→ **Task to complete**
In full and without alteration, repeat the material.

→ **Material**
_____

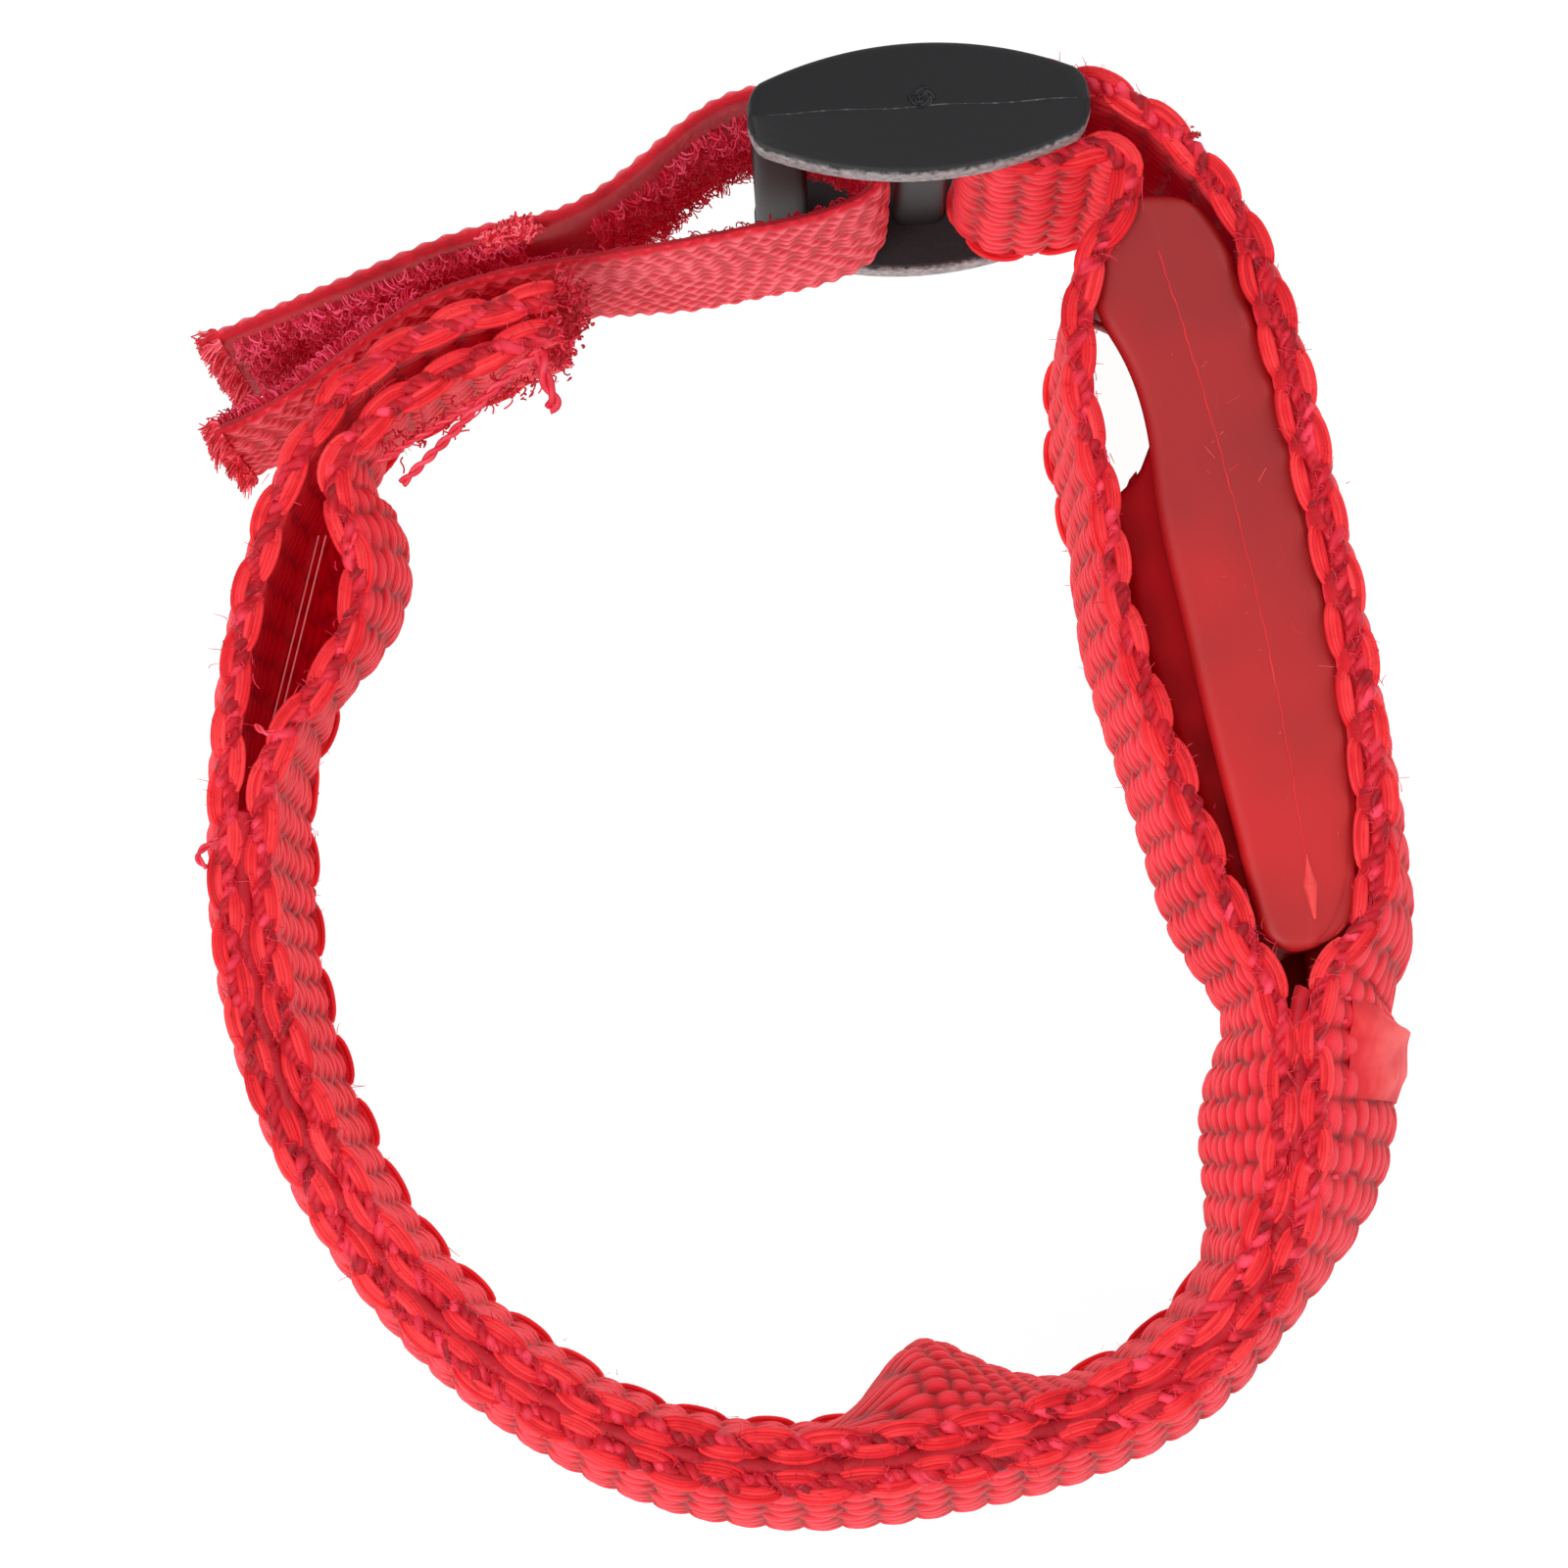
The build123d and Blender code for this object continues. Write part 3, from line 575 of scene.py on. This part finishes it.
tufts = Bag()
for k in range(9):
    tuft(tufts, (-17.6 + 0.28 * k, 31.7 + 0.1 * k + rng.normal(0, 0.12), 25.3), (0.25, 0.2, 0.3),
         90, 0.24, 0.07)
tufts.make("strap_edge_tufts", tape_mat, body="tail", slot="tape")
tufts = Bag()
for k in range(16):                        # fused and fuzzy ends of the two plies, sewn together
    tuft(tufts, (-13.6 + rng.normal(0, 0.5), 27.0 + rng.normal(0, 0.8), rng.uniform(20, 27.6)),
         (0.4, 0.4, 0.5), 60, 0.26, 0.07)
for k in range(12):
    tuft(tufts, (-14.3 - 0.9 * k, 24.2 - 0.42 * k, 24.5 + rng.normal(0, 1.0)), (0.5, 0.35, 0.8),
         12, 0.35, 0.05)
tuft(tufts, (22.0, 36.9, 27.9), (0.6, 0.3, 0.3), 60, 0.18, 0.06)
tufts.make("webbing_tufts", core_mat, slot="webbing")
threads = Bag()
loose(threads, [(-14.6, 24.9, 27.2), (-17.0, 22.9, 27.4), (-19.6, 20.3, 26.6), (-22.6, 17.4, 26.0)], 0.3)
loose(threads, [(-14.9, 25.2, 27.0), (-14.5, 23.9, 27.3), (-14.2, 22.8, 26.9), (-13.9, 21.9, 26.6),
                (-14.3, 21.6, 26.4)], 0.42)
loose(threads, [(-15.2, 24.6, 27.0), (-17.6, 22.6, 26.6), (-20.4, 20.8, 26.2), (-24.0, 18.6, 26.0)], 0.2)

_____

→ **Solution to this task**
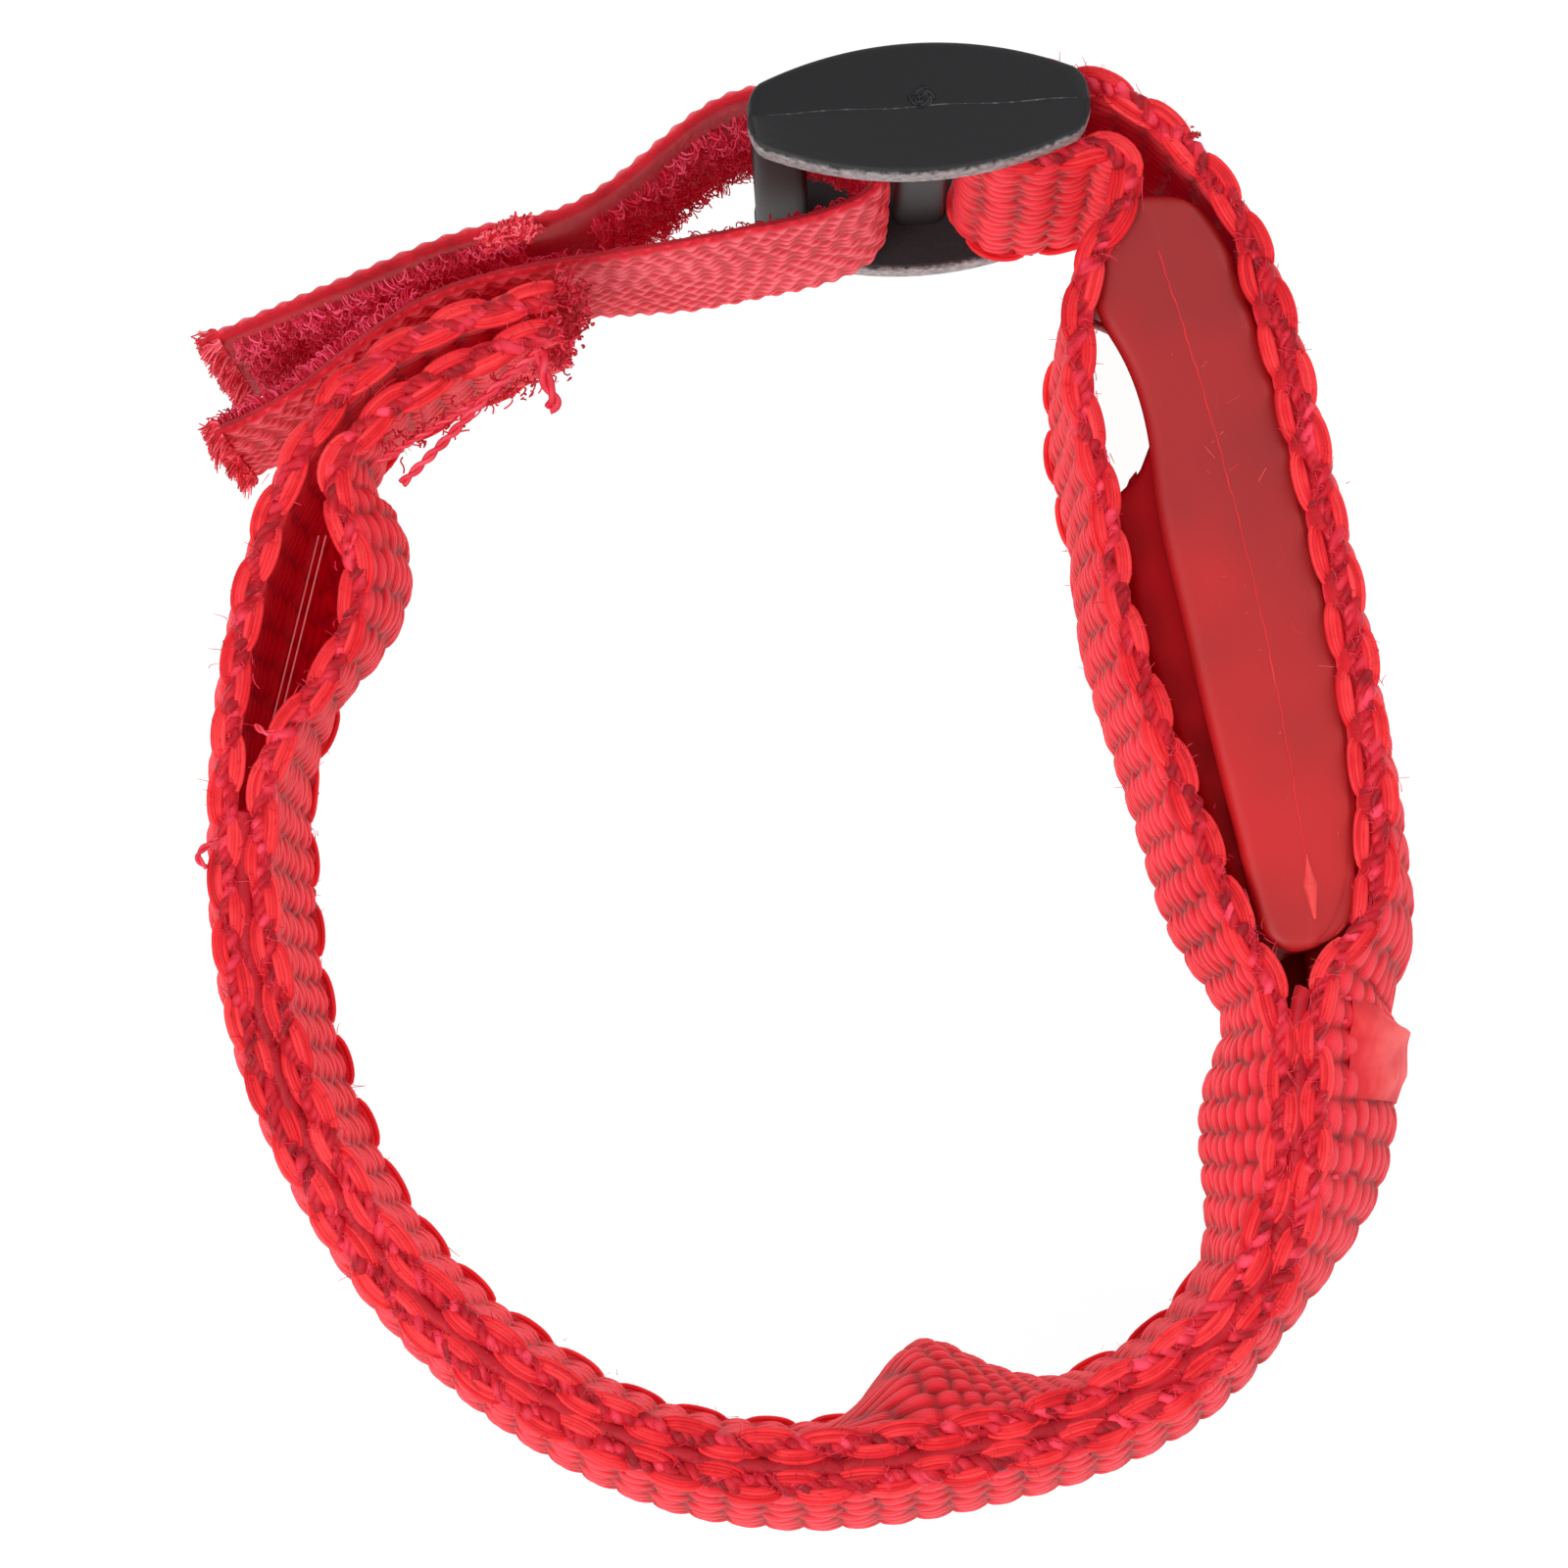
The build123d and Blender code for this object continues. Write part 3, from line 575 of scene.py on. This part finishes it.
tufts = Bag()
for k in range(9):
    tuft(tufts, (-17.6 + 0.28 * k, 31.7 + 0.1 * k + rng.normal(0, 0.12), 25.3), (0.25, 0.2, 0.3),
         90, 0.24, 0.07)
tufts.make("strap_edge_tufts", tape_mat, body="tail", slot="tape")
tufts = Bag()
for k in range(16):                        # fused and fuzzy ends of the two plies, sewn together
    tuft(tufts, (-13.6 + rng.normal(0, 0.5), 27.0 + rng.normal(0, 0.8), rng.uniform(20, 27.6)),
         (0.4, 0.4, 0.5), 60, 0.26, 0.07)
for k in range(12):
    tuft(tufts, (-14.3 - 0.9 * k, 24.2 - 0.42 * k, 24.5 + rng.normal(0, 1.0)), (0.5, 0.35, 0.8),
         12, 0.35, 0.05)
tuft(tufts, (22.0, 36.9, 27.9), (0.6, 0.3, 0.3), 60, 0.18, 0.06)
tufts.make("webbing_tufts", core_mat, slot="webbing")
threads = Bag()
loose(threads, [(-14.6, 24.9, 27.2), (-17.0, 22.9, 27.4), (-19.6, 20.3, 26.6), (-22.6, 17.4, 26.0)], 0.3)
loose(threads, [(-14.9, 25.2, 27.0), (-14.5, 23.9, 27.3), (-14.2, 22.8, 26.9), (-13.9, 21.9, 26.6),
                (-14.3, 21.6, 26.4)], 0.42)
loose(threads, [(-15.2, 24.6, 27.0), (-17.6, 22.6, 26.6), (-20.4, 20.8, 26.2), (-24.0, 18.6, 26.0)], 0.2)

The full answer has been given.